Pratt’s program at the Carlisle Indian School had its share of failures and successes. Some students died at school; an alarming number ran away. Much to the dismay of Pratt, many returned to their reservations, only to find that the world they left as a child was no longer “home.” No longer able to speak their native language and with little opportunity to find respectable work in white society, many discovered that their education had made them ill-suited for either world. However, some made their way successfully into society. Several of the students became educators and administrators in Indian-related schools and federal and state agencies.

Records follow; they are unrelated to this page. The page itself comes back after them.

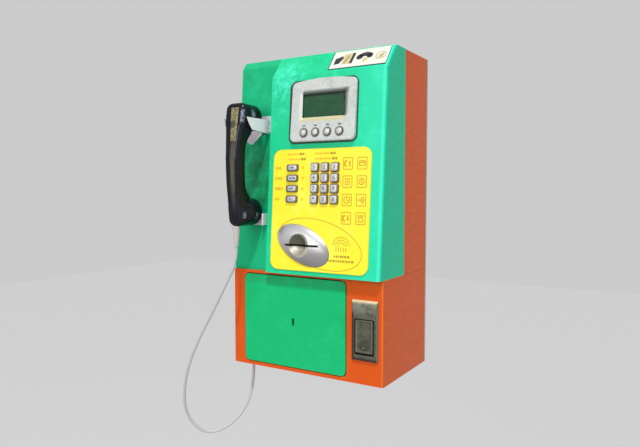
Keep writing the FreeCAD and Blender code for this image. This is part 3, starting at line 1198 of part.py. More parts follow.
def make_cord():
    points = cord_points()
    path = cord_path(points)
    direction = points[1] - points[0]
    section = Part.Wire(Part.makeCircle(CORD_RADIUS, points[0], direction))
    tube = path.makePipeShell([section], True, False)
    expected = math.pi * CORD_RADIUS ** 2 * path.Length
    print(f"cord length {path.Length:.1f} mm, volume {tube.Volume:.1f}, section x length {expected:.1f}")
    save("handset_cord", tube)
    flange = rod(GLAND_RADIUS, (GLAND_X, GLAND_Y, FLOOR_Z - GLAND_FLANGE), (GLAND_X, GLAND_Y, FLOOR_Z))
    nose = rod(GLAND_NOSE_RADIUS, (GLAND_X, GLAND_Y, FLOOR_Z - GLAND_FLANGE - GLAND_NOSE),
               (GLAND_X, GLAND_Y, FLOOR_Z + LOWER_WALL))
    nut = rod(GLAND_RADIUS, (GLAND_X, GLAND_Y, FLOOR_Z + LOWER_WALL),
              (GLAND_X, GLAND_Y, FLOOR_Z + LOWER_WALL + GLAND_FLANGE))
    save("cord_gland", Part.makeCompound([fuse([flange, nose]), nut]))


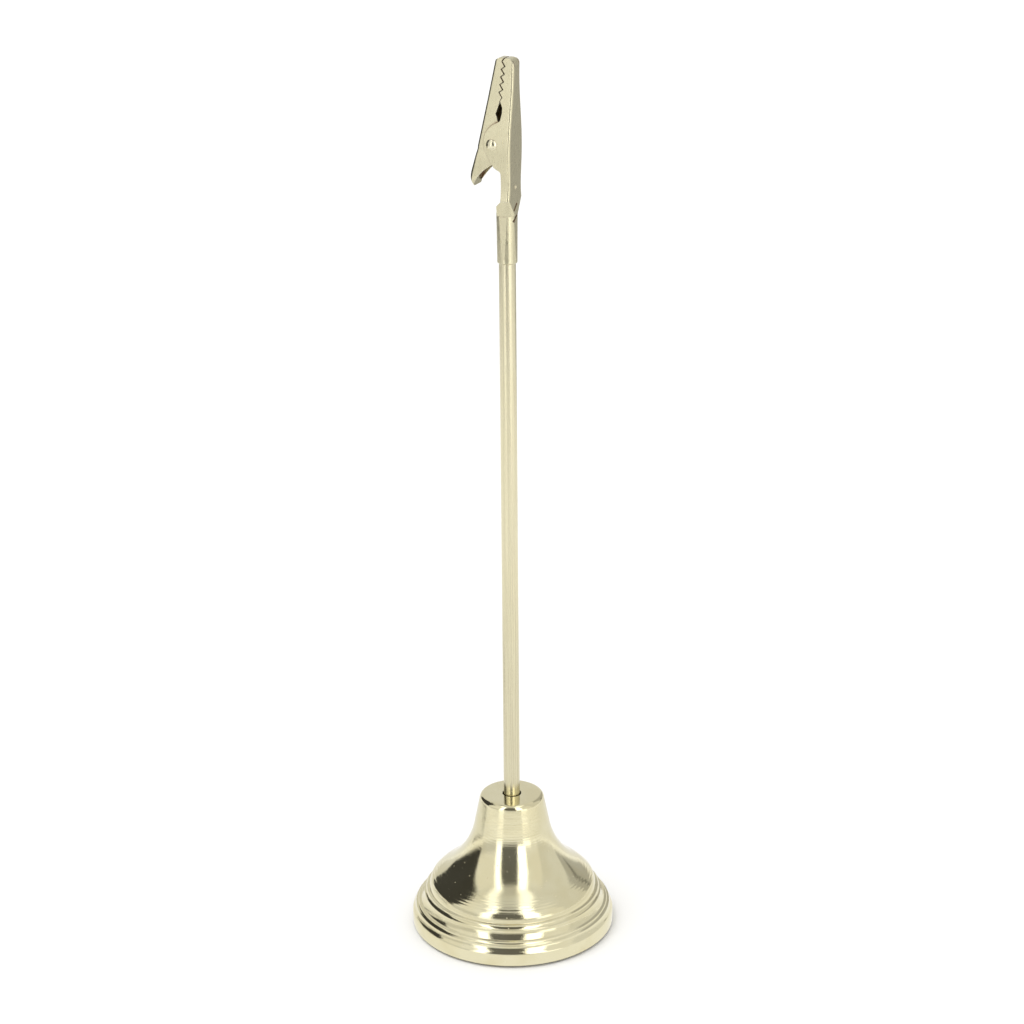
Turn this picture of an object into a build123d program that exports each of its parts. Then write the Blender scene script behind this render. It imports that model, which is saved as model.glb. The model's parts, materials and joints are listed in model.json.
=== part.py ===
from build123d import *
import os

# Table number holder: a sprung alligator clip on a rod that stands in a weighted bell foot.
# Millimetres.  Origin: centre of the underside, on the surface it stands on.  +Z is up the rod.
# The clip's back faces +X, its jaws open in the XZ plane, and its rivet lies along Y.

# ---- overall sizes ----
TOTAL_H = 220.7          # table to the clip's nose
FOOT_R = 25.4            # widest radius of the bell foot
FOOT_H = 35.5            # height of the foot's flat top
STEM_D = 4.0             # rod diameter
SHELL_T = 0.8            # sheet thickness of the bell foot
SHEET_T = 0.4            # sheet thickness of the clip

# ---- bell foot ----
RIM_LIFT = 0.6           # the shell's rim hangs this far above the table, the pad takes the load
STEM_HOLE_D = 4.6        # hole in the foot's top
TOP_FLAT_R = 6.75        # flat top, before its rounded edge
NECK_TOP = (8.05, 34.45) # radius and height of the neck's upper end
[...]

Pratt’s view of the Native Americans remains controversial. Although he sought to improve the lives of the Native Americans by educating them according to Western models, he required that they deny who they were, which he considered to be savage and inferior.

 

 

1 David Wallace Adams, Education for Extinction. American Indians and the Boarding School Experience, 1875-1928 (Lawrence: University of Kansas Press, 1995), 36-55; Richard Henry Pratt, Battlefield and Classroom. Four Decades with the American Indians, 1867-1904, Robert M. Utley, ed. (New Haven and London: Yale University Press, 1964); Frederick J. Stefon, “Richard Henry Pratt and His Indians,” Journal of Ethnic Studies 15 (Summer 1987): 88-112.

2 Pratt, Battlefield and Classroom, 5.

3 Pratt, Battlefield and Classroom, 7.

4 Genevieve Bell, “Telling Stories Out of School: Remembering the Carlisle Indian Industrial School, 1879-1918” (Ph.D. diss., Stanford University, 1998), 62.


5 Linda F. Witmer, The Indian Industrial School, Carlisle, Pennsylvania, 1879-1918, 3rd ed. (Carlisle, Penn.: Cumberland County Historical Society, 2002), 19.

6 Witmer, The Indian Industrial School, 50.

7 Adams, Education for Extinction, 149.

8 Adams, Education for Extinction, 54.

9 Lonna M. Malmsheimer, “‘Imitation White Man’: Images of Transformation at the Carlisle Indian School,” Studies in Visual Communication 11 (Fall 1985): 55.

10 Witmer, Indian Industrial School, 41.